4) By teaching that there is only one God and that each of the three Persons is God, the Bible teaches that the three Persons are identical in substance; each of them possesses the one, undivided substance called “God.”

5) The Bible teaches that the three Persons are truly distinct by the way each of them speaks to or of the others. (a) The Father speaks of the Son; Matthew 3:17: “This is my beloved Son.” (b) The Father speaks of the Holy Spirit; Acts 2:17: “I will pour out of my Spirit upon all flesh.” (c) The Son speaks of the Father; Matthew 1:27: “All things are delivered unto me of my Father: and no man knoweth the Son, but the Father; neither knoweth any man the Father, save the Son…” (d) The Son speaks of the Holy Spirit; John 14:26: “The Holy Ghost, whom the Father will send in my name…”

(e) The Holy Spirit speaks of the Father; Hebrews 3:7: “As the Holy Ghost saith, ‘Today if ye will hear his voice…f) The Holy Spirit speaks of the Son; John 15:26: “The Spirit of truth, which proceedeth from the Father, he shall testify of me.”

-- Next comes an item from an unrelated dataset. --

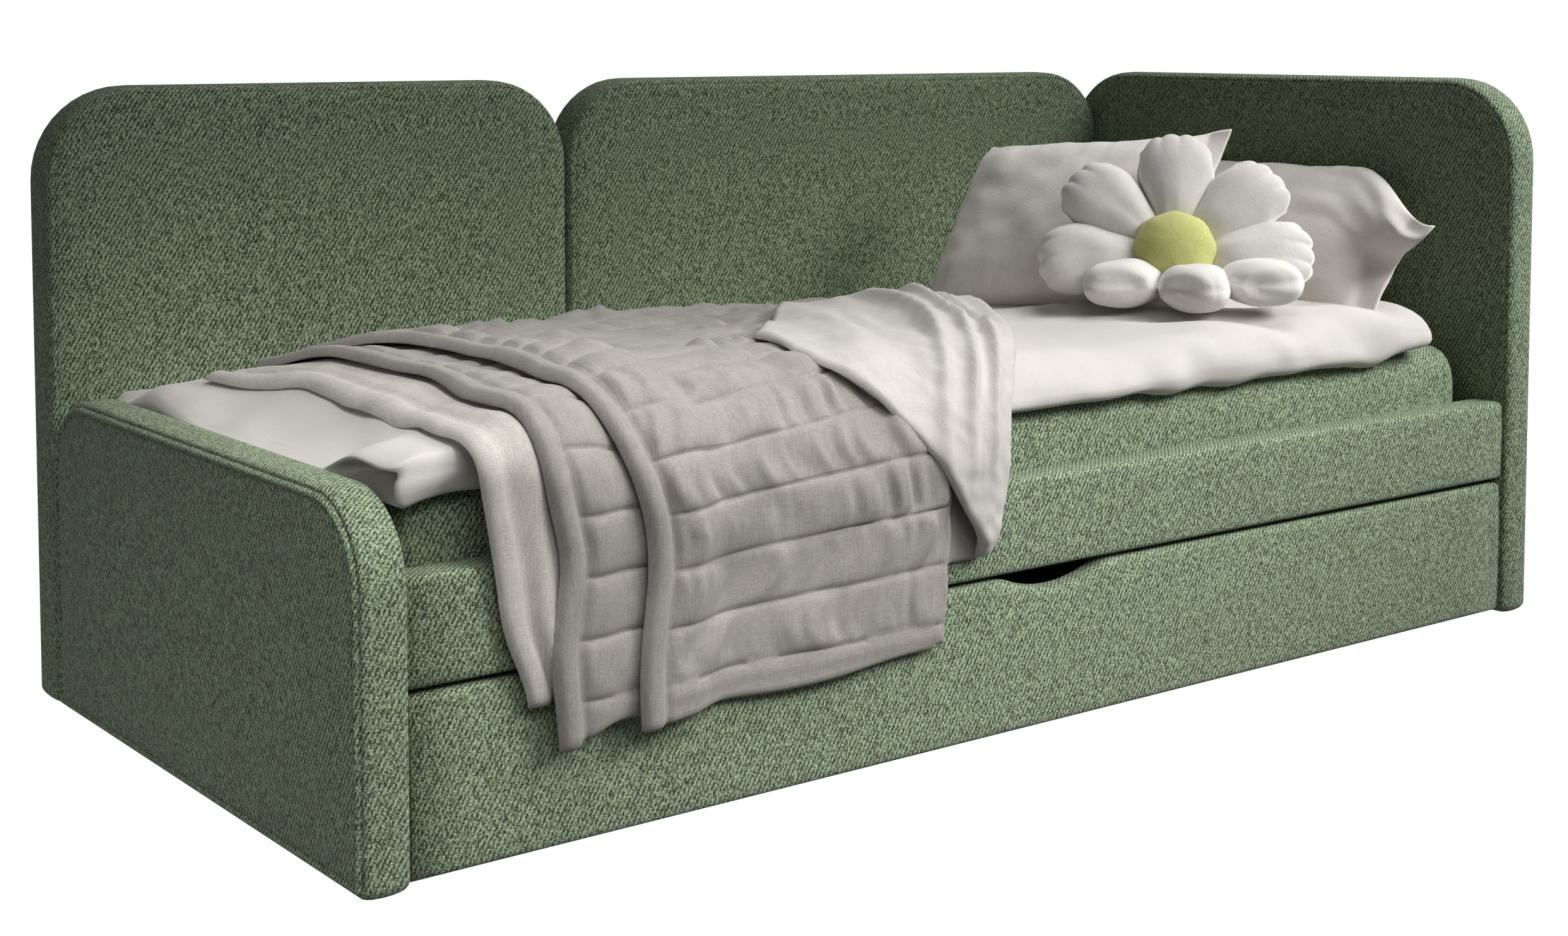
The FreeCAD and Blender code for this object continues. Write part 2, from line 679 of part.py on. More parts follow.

6) “It is proper to the Father to beget the Son, and to the Son to be begotten of the Father, and to the Holy Ghost to proceed from the Father and the Son from all eternity” (Larger Catechism, 10); (Hebrews 1:5, 6, 8; John 1:14,18; John 15:26; Galatians 4:6).

The Practical Value of the Doctrine of the Trinity

The Trinity is exclusively a Christian conception of God. Christians, Jews and Mohammedans are monotheists but only Christians believe in the Trinity of one God in three Persons. To reject the Trinity is to reject Christianity and renounce the God of the Bible.

It we give up the doctrine of the Trinity, the plan of salvation tails to the ground.

The doctrine of the Trinity is intertwined with the doctrine of salvation by grace. The plan of salvation is based on the concept of the Trinity. Salvation is ordained by God the Father, purchased by God the Son, and applied by God the Holy Spirit. The Bible represents the plan of salvation in the form of a covenant between these three divine Persons. If we give up the doctrine of the Trinity, the plan of salvation falls to the ground. If we hold a false belief about the Trinity, we are certain to hold erroneous views about the plan of salvation.

The doctrine of the Trinity is a safeguard against wrong ideas about God. It shows why God is complete in Himself, always self-sufficient, having no need of any created being, because each of the divine Persons has the other two as an object to love and to know.

The doctrine of the Trinity also emphasizes the fact that the God of the Bible is a personal God, not a mere power, force or influence.

Jesus commanded to make disciples of all nations, baptizing them in (or rather, into) the name of the Father, of the Son and of the Holy Spirit. We should note that it is into the name, not the names showing the unity of God along with the distinction the Persons. Baptism is a “sign and seal” of a covenant relationship with the Triune God in the plan of salvation.

At the baptism of Jesus we see the Trinity disclosed. Jesus Christ is the second Person, God the Son. The third Person, God the Holy Spirit, descended in visible form as a dove and abode on Him. At the same time God the Father spoke from heaven, saying, “This is my beloved Son, in whom I am well pleased.”

Many people today talk about belief in God in a very vague, general sort of way; but is the God they believe in the God of the Bible? Not unless He is the Triune God; and they do not really come to Him unless they come through the second person of the Trinity, Jesus Christ, for He is the only way by which sinful man can approach God the Father. “Whosoever denieth the Son, the same hath not the Father” (1 John 2:23). Jesus said, “I am the way, the truth, and the life; no man cometh unto the Father but by me” (John 14:6). The person who really comes to God by Jesus Christ will know God as the Triune God of the Scriptures.